I also found 6 XML syntax errors and 3 4-byte UTF characters.
You can do this conversion, but I recommend that you leave that up to me.

Where can I find those dictionaries?
Title: Re: Remake of OSX's Dictionary
Post by: OS923 on April 20, 2021, 07:08:38 AM
I parted from the idea of stuffing everything in one binary file. Now I do like the original program: there are 2 XML files and an index for each XML file. The program rebuilds the indexes if they are deleted (unlike the original program). It works 40 times faster than my previous program.
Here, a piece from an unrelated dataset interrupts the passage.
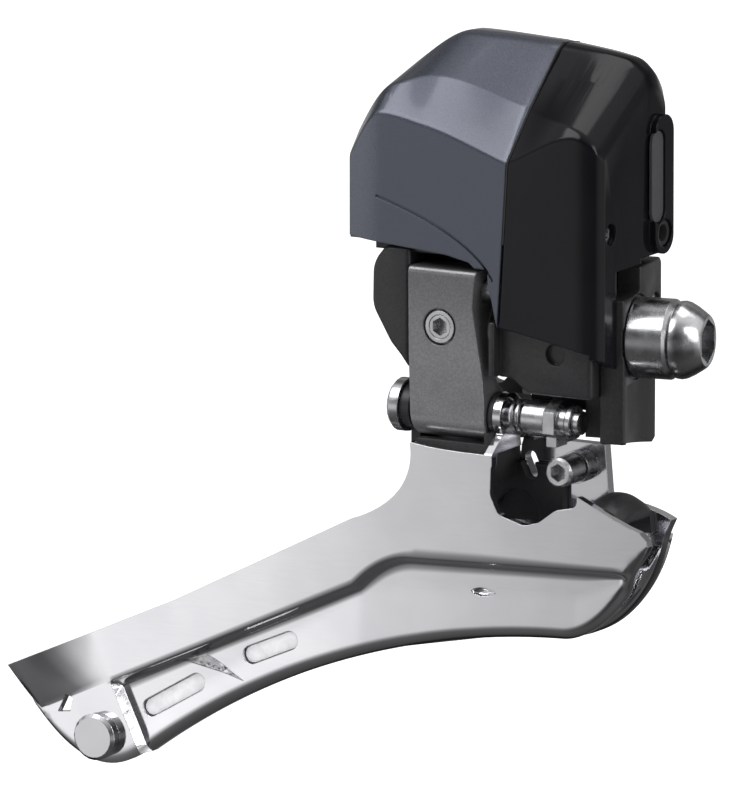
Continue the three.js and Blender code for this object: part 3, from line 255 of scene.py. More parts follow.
# ---------------------------------------------------------------- mesh helpers

SHARP_DEGREES = 32
CLEARANCE = 0.05
WELD_DISTANCE = 0.0005
TINY = 1e-9


def mesh_object(name, vertices, faces, sharp=SHARP_DEGREES):
    mesh = bpy.data.meshes.new(name)
    mesh.from_pydata([tuple(MM * c for c in v) for v in vertices], [], faces)
    mesh.validate()
    made = bpy.data.objects.new(name, mesh)
    bpy.context.scene.collection.objects.link(made)
    smooth(made, sharp)
    return made


def smooth(made, sharp=SHARP_DEGREES):
    made.data.shade_smooth()
    made.data.set_sharp_from_angle(angle=math.radians(sharp))


def applied(made):
    """Puts the result of an object's modifiers into its mesh."""
    graph = bpy.context.evaluated_depsgraph_get()
    result = bpy.data.meshes.new_from_object(made.evaluated_get(graph))
    made.modifiers.clear()
    made.data = result
    return made


def combine(made, others, operation):
    """Joins, cuts or intersects a solid with others, which are used up."""
    for other in others:
        modifier = made.modifiers.new("combine", "BOOLEAN")
        modifier.operation = operation
        modifier.solver = "MANIFOLD"
        modifier.object = other
        bpy.context.view_layer.update()
        applied(made)
        bpy.data.objects.remove(other)
    return made


def cut(made, *others):
    return combine(made, others, "DIFFERENCE")


def join(made, *others):
    return combine(made, others, "UNION")


def common(made, *others):
    return combine(made, others, "INTERSECT")


def beveled(made, radius, angle=35, segments=4):
    """Rounds the edges of a solid that are sharper than an angle."""
    modifier = made.modifiers.new("bevel", "BEVEL")
    modifier.width = radius * MM
    modifier.segments = segments
    modifier.limit_method = "ANGLE"
    modifier.angle_limit = math.radians(angle)
    modifier.use_clamp_overlap = True
    return applied(made)


def copy_of(made):
    twin = bpy.data.objects.new(made.name + "_copy", made.data.copy())
    bpy.context.scene.collection.objects.link(twin)
    return twin


def prism(outline, low, high, place):
    """An outline of pairs, extruded. place turns (u, v, w) into (x, y, z)."""
    area = sum(a[0] * b[1] - b[0] * a[1] for a, b in zip(outline, outline[1:] + outline[:1]))
    ring = outline if area > 0 else outline[::-1]
    count = len(ring)
    vertices = [place(u, v, low) for u, v in ring] + [place(u, v, high) for u, v in ring]
    faces = [tuple(range(count))[::-1], tuple(range(count, 2 * count))]
    for i in range(count):
        j = (i + 1) % count
        faces.append((i, j, count + j, count + i))
    return vertices, faces


def prism_x(outline, x0, x1):
    return mesh_object("prism", *prism(outline, x0, x1, lambda u, v, w: (w, u, v)))


def prism_z(outline, z0, z1):
    return mesh_object("prism", *prism(outline, z0, z1, lambda u, v, w: (u, v, w)))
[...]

It uses 11 times less memory. It displays the dictionary entries in the first column and the thesaurus entries in the second column. Novotny and Uskudar are still displayed incorrectly.
Title: Re: Remake of OSX's Dictionary
Post by: OS923 on April 23, 2021, 07:12:59 AM
Here's the preview of the new version. I find that it looks better than the previous version. It displays tables and lists. If you copy the pictures to the Output folder, then it should also display the pictures. It uses style sheets that you may change. The conversion from XML to HTML is open source.
Title: Re: Remake of OSX's Dictionary
Post by: robespierre on August 08, 2021, 05:20:38 AM
that is what i was wondering: is that the only word with the character ý?

and why would ý be broken in a regular truetype in OS9 but not in OSX?
Because that character is not included in the MacRoman (8-bit) encoding, unlike most other accented latin letters. As a consequence there is no way to map its code to a glyph in traditional (OS 9 and below) TrueType. OSX uses Unicode to map to glyphs so it has no difficulty.
See https://developer.apple.com/fonts/TrueType-Reference-Manual/RM06/Chap6cmap.html
'cmap' subtable type 1 (ScriptManager) format 0 (8-bit codes) was used for most OS 9 fonts.

It's also not possible to type it using the normal keyboard layout, even in OSX: you need to use an "Extended" key layout.